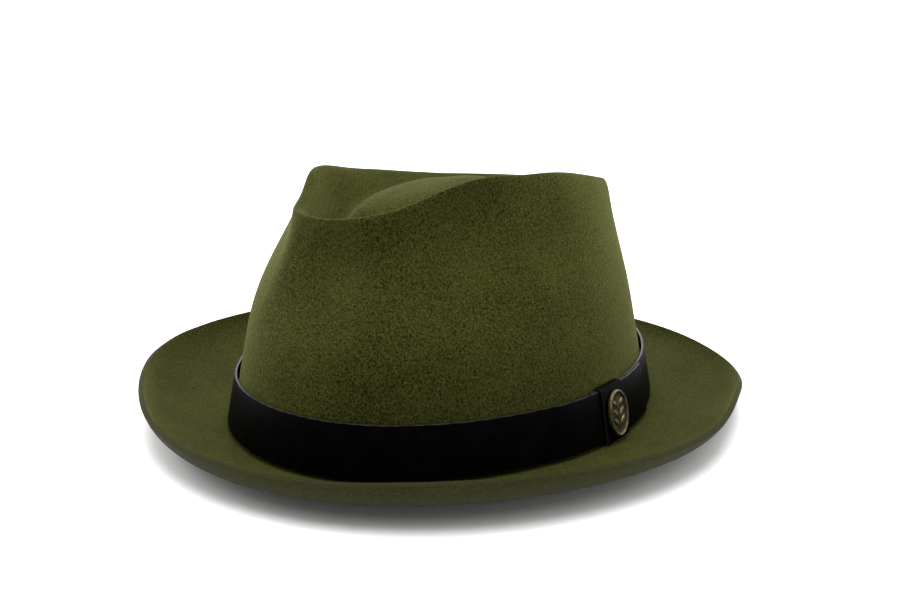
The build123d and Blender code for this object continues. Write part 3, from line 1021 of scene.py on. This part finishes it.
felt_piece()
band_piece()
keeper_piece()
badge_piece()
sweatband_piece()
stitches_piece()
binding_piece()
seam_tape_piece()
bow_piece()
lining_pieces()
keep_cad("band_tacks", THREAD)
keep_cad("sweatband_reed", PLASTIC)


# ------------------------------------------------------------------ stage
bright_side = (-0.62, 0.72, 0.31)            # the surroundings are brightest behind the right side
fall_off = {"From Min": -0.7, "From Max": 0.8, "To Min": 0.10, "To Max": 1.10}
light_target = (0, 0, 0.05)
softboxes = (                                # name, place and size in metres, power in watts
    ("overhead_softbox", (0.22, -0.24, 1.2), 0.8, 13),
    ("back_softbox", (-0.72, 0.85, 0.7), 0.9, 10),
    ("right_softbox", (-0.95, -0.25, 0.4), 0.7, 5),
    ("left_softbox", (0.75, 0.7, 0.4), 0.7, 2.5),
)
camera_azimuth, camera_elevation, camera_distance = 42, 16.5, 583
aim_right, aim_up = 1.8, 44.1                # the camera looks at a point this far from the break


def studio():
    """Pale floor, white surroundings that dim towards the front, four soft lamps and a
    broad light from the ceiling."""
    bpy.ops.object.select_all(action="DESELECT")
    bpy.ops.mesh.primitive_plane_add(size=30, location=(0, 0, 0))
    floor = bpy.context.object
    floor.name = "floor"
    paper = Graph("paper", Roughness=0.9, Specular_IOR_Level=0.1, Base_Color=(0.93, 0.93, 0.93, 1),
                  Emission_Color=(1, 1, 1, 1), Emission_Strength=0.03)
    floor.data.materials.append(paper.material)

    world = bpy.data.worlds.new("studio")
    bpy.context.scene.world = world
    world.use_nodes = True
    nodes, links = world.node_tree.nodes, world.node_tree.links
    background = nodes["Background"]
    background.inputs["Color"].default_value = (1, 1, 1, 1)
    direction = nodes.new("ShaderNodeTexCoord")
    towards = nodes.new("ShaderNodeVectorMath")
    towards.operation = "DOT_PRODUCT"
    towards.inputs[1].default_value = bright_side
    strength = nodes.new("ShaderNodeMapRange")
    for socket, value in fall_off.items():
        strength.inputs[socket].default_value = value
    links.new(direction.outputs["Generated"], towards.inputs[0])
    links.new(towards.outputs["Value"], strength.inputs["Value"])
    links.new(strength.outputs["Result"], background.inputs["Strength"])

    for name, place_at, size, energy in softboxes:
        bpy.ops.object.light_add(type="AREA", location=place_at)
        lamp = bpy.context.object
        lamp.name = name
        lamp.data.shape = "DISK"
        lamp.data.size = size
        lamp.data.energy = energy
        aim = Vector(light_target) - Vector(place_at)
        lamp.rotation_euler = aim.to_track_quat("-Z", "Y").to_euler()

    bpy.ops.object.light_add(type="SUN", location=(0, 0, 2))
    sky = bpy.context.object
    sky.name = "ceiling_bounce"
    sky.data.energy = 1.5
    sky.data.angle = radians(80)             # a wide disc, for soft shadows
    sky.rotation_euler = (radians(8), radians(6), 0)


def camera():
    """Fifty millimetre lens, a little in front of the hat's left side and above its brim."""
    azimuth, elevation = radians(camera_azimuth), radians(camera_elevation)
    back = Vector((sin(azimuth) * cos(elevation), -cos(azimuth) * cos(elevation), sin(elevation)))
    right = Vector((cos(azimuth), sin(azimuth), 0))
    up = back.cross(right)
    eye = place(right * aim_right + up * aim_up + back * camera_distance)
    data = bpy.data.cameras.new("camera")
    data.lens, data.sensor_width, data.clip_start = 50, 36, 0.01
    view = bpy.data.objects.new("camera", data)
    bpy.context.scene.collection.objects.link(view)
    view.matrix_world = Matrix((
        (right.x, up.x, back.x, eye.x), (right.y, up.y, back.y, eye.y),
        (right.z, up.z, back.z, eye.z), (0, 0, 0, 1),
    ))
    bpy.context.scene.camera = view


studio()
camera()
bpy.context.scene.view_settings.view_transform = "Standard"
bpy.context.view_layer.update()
----------
The problem:
Print the material above verbatim, first line through the line containing "floor.data.materials.append(paper.material)", both included.

Response to this task:
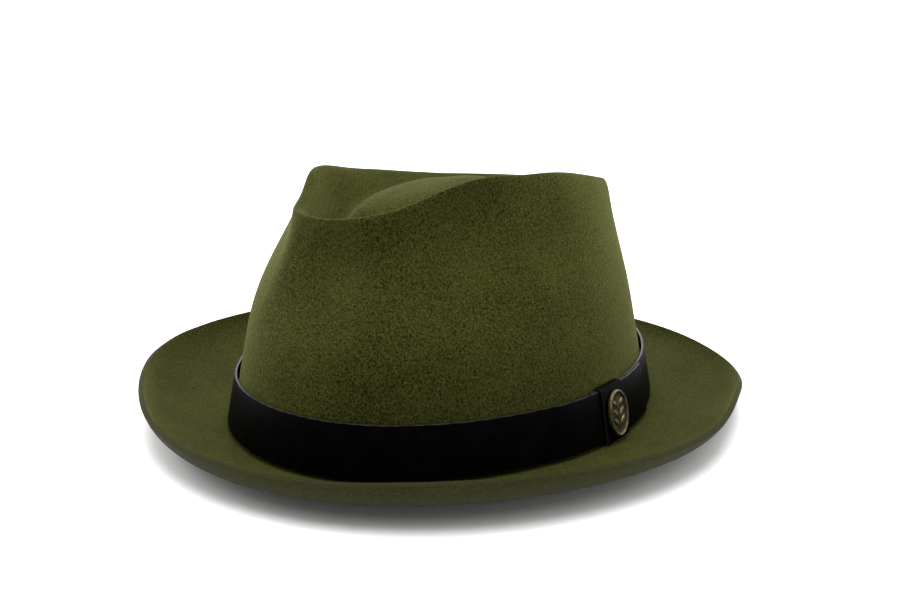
The build123d and Blender code for this object continues. Write part 3, from line 1021 of scene.py on. This part finishes it.
felt_piece()
band_piece()
keeper_piece()
badge_piece()
sweatband_piece()
stitches_piece()
binding_piece()
seam_tape_piece()
bow_piece()
lining_pieces()
keep_cad("band_tacks", THREAD)
keep_cad("sweatband_reed", PLASTIC)


# ------------------------------------------------------------------ stage
bright_side = (-0.62, 0.72, 0.31)            # the surroundings are brightest behind the right side
fall_off = {"From Min": -0.7, "From Max": 0.8, "To Min": 0.10, "To Max": 1.10}
light_target = (0, 0, 0.05)
softboxes = (                                # name, place and size in metres, power in watts
    ("overhead_softbox", (0.22, -0.24, 1.2), 0.8, 13),
    ("back_softbox", (-0.72, 0.85, 0.7), 0.9, 10),
    ("right_softbox", (-0.95, -0.25, 0.4), 0.7, 5),
    ("left_softbox", (0.75, 0.7, 0.4), 0.7, 2.5),
)
camera_azimuth, camera_elevation, camera_distance = 42, 16.5, 583
aim_right, aim_up = 1.8, 44.1                # the camera looks at a point this far from the break


def studio():
    """Pale floor, white surroundings that dim towards the front, four soft lamps and a
    broad light from the ceiling."""
    bpy.ops.object.select_all(action="DESELECT")
    bpy.ops.mesh.primitive_plane_add(size=30, location=(0, 0, 0))
    floor = bpy.context.object
    floor.name = "floor"
    paper = Graph("paper", Roughness=0.9, Specular_IOR_Level=0.1, Base_Color=(0.93, 0.93, 0.93, 1),
                  Emission_Color=(1, 1, 1, 1), Emission_Strength=0.03)
    floor.data.materials.append(paper.material)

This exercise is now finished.